- Born: Thomas Mervyn Smith-Dorrien-Smith 12 May 1913
- Died: 5 December 1973 (aged 60) Tresco, Isles of Scilly
- Education: Royal Naval College, Dartmouth
- Occupation: Politician
- Spouses: Tamara Imeretinsky (married 1945, divorced 1967); Peggy Worthington (married 1967);
- Children: 5 (including Robert Dorrien-Smith)
- Parents: Arthur Dorrien-Smith (father); Eleanor Bowlby (mother);
- Relatives: Thomas Smith-Dorrien (grandfather); Augustus Smith (great-granduncle);

= Tom Dorrien-Smith =

British politician and leaseholder of Tresco (1913–1973)

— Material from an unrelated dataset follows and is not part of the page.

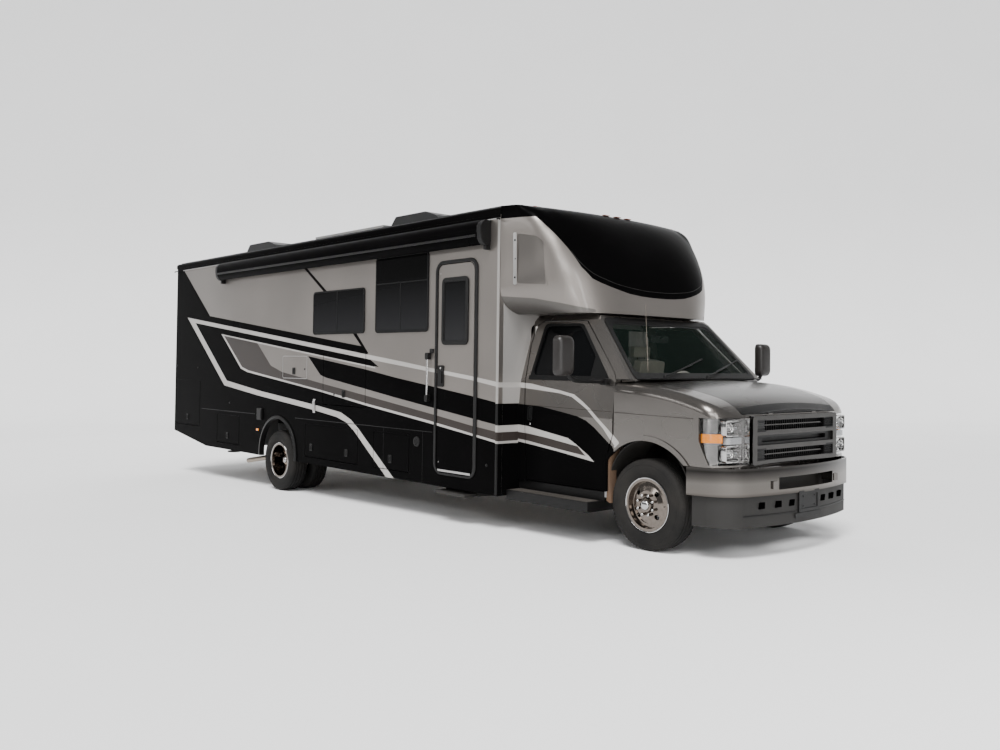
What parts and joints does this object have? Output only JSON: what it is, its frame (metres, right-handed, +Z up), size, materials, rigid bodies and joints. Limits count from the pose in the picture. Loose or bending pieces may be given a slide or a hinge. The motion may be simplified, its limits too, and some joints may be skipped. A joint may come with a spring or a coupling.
{
  "type": "motorhome",
  "caption": "Overcab motorhome on a cutaway van chassis with twin rear wheels, entry door, opening compartments, roof units and folding step.",
  "frame": {"origin": "on the ground under the middle of the bounding box", "axes": "+X forward, +Y to the vehicle's left, +Z up"},
  "size_m": [9.8934, 3.11, 3.45],
  "materials": {
    "body_silver": "metallic champagne silver enamel",
    "body_black": "gloss black enamel",
    "cap_shell": "painted moulded cap",
    "roof_black": "black roof skin",
    "dark_glass": "tinted glazing",
    "green_glass": "laminated glazing with a green tint",
    "chassis_black": "satin black chassis paint",
    "cast_dark": "dark casting",
    "steel_bright": "polished stainless wheel liners",
    "tyre_black": "tyre rubber",
    "chrome_bright": "bright chrome",
    "plastic_black": "moulded black plastic",
    "plastic_grey": "moulded grey plastic",
    "plastic_white": "white roof shroud",
    "lamp_clear": "clear lamp lenses",
    "lamp_red": "red lamp lenses",
    "trim_beige": "beige cloth",
    "floor_wood": "plywood floor",
    "locker_plastic": "rotary moulded bins",
    "panel_dark": "solar cells under glass",
    "alloy": "extruded aluminium"
  },
  "bodies": {
    "chassis": {"air_conditioners": "plastic_black", "awning": "roof_black", "bumpers": "chrome_bright", "cab_seats": "trim_beige", "cab_shell": "body_silver", "coach_floor": "floor_wood", "coach_roof": "roof_black", "coach_windows": "dark_glass", "dashboard": "plastic_black", "engine_block": "cast_dark", "exhaust_pipe": "steel_bright", "frame_rails": "chassis_black", "front_beams": "chassis_black", "front_bulkhead": "floor_wood", "front_cap": "cap_shell", "front_fenders": "body_silver", "fuel_tank": "chassis_black", "grille": "chrome_bright", "headlamps": "lamp_clear", "leaf_springs": "chassis_black", "left_wall": "body_silver", "levelling_jacks": "chassis_black", "lower_valance": "plastic_grey", "rear_axle": "cast_dark", "rear_wall": "body_black", "right_wall": "body_silver", "roof_vents": "plastic_white", "running_boards": "plastic_black", "solar_panels": "panel_dark", "step_frame": "chassis_black", "storage_boxes": "locker_plastic", "tail_lamps": "lamp_red", "tow_receiver": "chassis_black", "windscreen": "green_glass"},
    "knuckle_right": {"knuckle_right": "cast_dark"},
    "knuckle_left": {"knuckle_left": "cast_dark"},
    "front_wheel_right": {"front_rim_right": "steel_bright", "front_tyre_right": "tyre_black"},
    "front_wheel_left": {"front_rim_left": "steel_bright", "front_tyre_left": "tyre_black"},
    "rear_wheels_right": {"rear_rims_right": "steel_bright", "rear_tyres_right": "tyre_black"},
    "rear_wheels_left": {"rear_rims_left": "steel_bright", "rear_tyres_left": "tyre_black"},
    "hood": {"hood": "body_silver"},
    "cab_door_right": {"cab_door_right": "body_silver", "cab_door_glass_right": "green_glass", "mirror_right": "plastic_black"},
    "cab_door_left": {"cab_door_left": "body_silver", "cab_door_glass_left": "green_glass", "mirror_left": "plastic_black"},
    "entry_door": {"entry_door": "body_silver"},
    "step_links": {"step_links": "alloy"},
    "step_tread": {"step_tread": "alloy"},
    "rear_locker_door": {"rear_locker_door": "body_black"},
    "small_locker_door": {"small_locker_door": "body_black"},
    "long_skirt_door": {"long_skirt_door": "body_silver"},
    "short_skirt_door": {"short_skirt_door": "body_silver"},
    "wall_hatch": {"wall_hatch": "body_silver"},
    "left_locker_door": {"left_locker_door": "body_silver"}
  },
  "joints": [
    {"name": "steer_right", "type": "hinge", "parent": "chassis", "child": "knuckle_right", "pos_m": [4.05296, -0.81, 0.372], "axis": [0, 0, 1], "range_deg": [-35, 35]},
    {"name": "front_spin_right", "type": "hinge", "parent": "knuckle_right", "child": "front_wheel_right", "pos_m": [4.05296, -0.8815, 0.372], "axis": [0, 1, 0], "continuous": true},
    {"name": "rear_spin_right", "type": "hinge", "parent": "chassis", "child": "rear_wheels_right", "pos_m": [-1.59704, -0.99, 0.372], "axis": [0, 1, 0], "continuous": true},
    {"name": "cab_door_right", "type": "hinge", "parent": "chassis", "child": "cab_door_right", "pos_m": [3.72414, -1.007, 1.10652], "axis": [0.0192, 0, 0.9998], "range_deg": [0, 65]},
    {"name": "steer_left", "type": "hinge", "parent": "chassis", "child": "knuckle_left", "pos_m": [4.05296, 0.81, 0.372], "axis": [0, 0, 1], "range_deg": [-35, 35]},
    {"name": "front_spin_left", "type": "hinge", "parent": "knuckle_left", "child": "front_wheel_left", "pos_m": [4.05296, 0.8815, 0.372], "axis": [0, 1, 0], "continuous": true},
    {"name": "rear_spin_left", "type": "hinge", "parent": "chassis", "child": "rear_wheels_left", "pos_m": [-1.59704, 0.99, 0.372], "axis": [0, 1, 0], "continuous": true},
    {"name": "cab_door_left", "type": "hinge", "parent": "chassis", "child": "cab_door_left", "pos_m": [3.72414, 1.007, 1.10652], "axis": [-0.0192, 0, -0.9998], "range_deg": [0, 65]},
    {"name": "hood", "type": "hinge", "parent": "chassis", "child": "hood", "pos_m": [4.01942, 0, 1.3789], "axis": [0, -1, 0], "range_deg": [0, 50]},
    {"name": "entry_door", "type": "hinge", "parent": "chassis", "child": "entry_door", "pos_m": [2.20118, -1.255, 1.43581], "axis": [0.0192, 0, 0.9998], "range_deg": [0, 95]},
    {"name": "rear_locker_door", "type": "hinge", "parent": "chassis", "child": "rear_locker_door", "pos_m": [-4.32969, -1.255, 1.37518], "axis": [-0.9998, 0, 0.0192], "range_deg": [0, 90]},
    {"name": "small_locker_door", "type": "hinge", "parent": "chassis", "child": "small_locker_door", "pos_m": [-2.99263, -1.255, 0.89642], "axis": [-0.9998, 0, 0.0192], "range_deg": [0, 90]},
    {"name": "long_skirt_door", "type": "hinge", "parent": "chassis", "child": "long_skirt_door", "pos_m": [-0.34662, -1.255, 0.84562], "axis": [-0.9998, 0, 0.0192], "range_deg": [0, 90]},
    {"name": "short_skirt_door", "type": "hinge", "parent": "chassis", "child": "short_skirt_door", "pos_m": [0.85816, -1.255, 0.82248], "axis": [-0.9998, 0, 0.0192], "range_deg": [0, 90]},
    {"name": "wall_hatch", "type": "hinge", "parent": "chassis", "child": "wall_hatch", "pos_m": [-0.06548, -1.255, 1.68337], "axis": [-0.9998, 0, 0.0192], "range_deg": [0, 90]},
    {"name": "left_locker_door", "type": "hinge", "parent": "chassis", "child": "left_locker_door", "pos_m": [0.01832, 1.255, 0.83861], "axis": [0.9998, 0, -0.0192], "range_deg": [0, 90]},
    {"name": "step_swing", "type": "hinge", "parent": "chassis", "child": "step_links", "pos_m": [1.90598, -1.075, 0.38629], "axis": [-0.9998, 0, 0.0192], "range_deg": [0, 120]},
    {"name": "step_level", "type": "hinge", "parent": "step_links", "child": "step_tread", "pos_m": [1.90454, -0.9451, 0.3113], "axis": [-0.9998, 0, 0.0192], "range_deg": [-120, 0]}
  ],
  "couplings": [
    {"joint": "steer_right", "follows": "steer_left", "ratio": 1},
    {"joint": "step_level", "follows": "step_swing", "ratio": -1}
  ]
}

Lieutenant Commander Thomas Mervyn Smith-Dorrien-Smith (12 May 1913 – 5 December 1973) was a British politician who was the leaseholder of the island of Tresco from 1955 until 1973. He served as Chairman of the Council of the Isles of Scilly from 1972 until his death in 1973.

== Biography ==
Tom Dorrien-Smith was born on 12 May 1913 to Arthur Dorrien-Smith and Eleanor Bowlby. He had three brothers and three sisters. All three of his brothers were killed while serving in World War Two. He was educated at the Royal Naval College at Dartmouth. He served in the Royal Navy from 1927 to 1946. While serving in World War Two, he was involved in the sinking of the Bismark. In 1944, he was made a Lieutenant Commander. He married Princess Tamara Imeretinsky in 1945. He had five children with her, including their eldest son Robert Dorrien-Smith.In September 1947, Tom Dorrien-Smith became a councillor, representing Tresco. In 1967 Dorrien-Smith and his wife Tamara divorced, and he married Peggy Worthington the same year. Also in that year, he was visited at the Tresco Abbey Gardens by members of the Royal Family, including the Queen, Prince Philip, Prince Charles and Princess Anne. The Queen Mother also visited him at the gardens in 1962 and 1969. In April 1970, Dorrien-Smith was made an alderman and vice-chairman of the Council of the Isles of Scilly, and was made chairman in April 1972. Unlike his father, who inherited the title of chairman, Tom Dorrien-Smith was democratically elected as chair. In 1973, he returned to the Isles of Scilly from King Edward VII Hospital in London, ill from cancer, and died shortly after on 5 December 1973. He was succeeded as leaseholder of Tresco by his eldest son Robert Dorrien-Smith.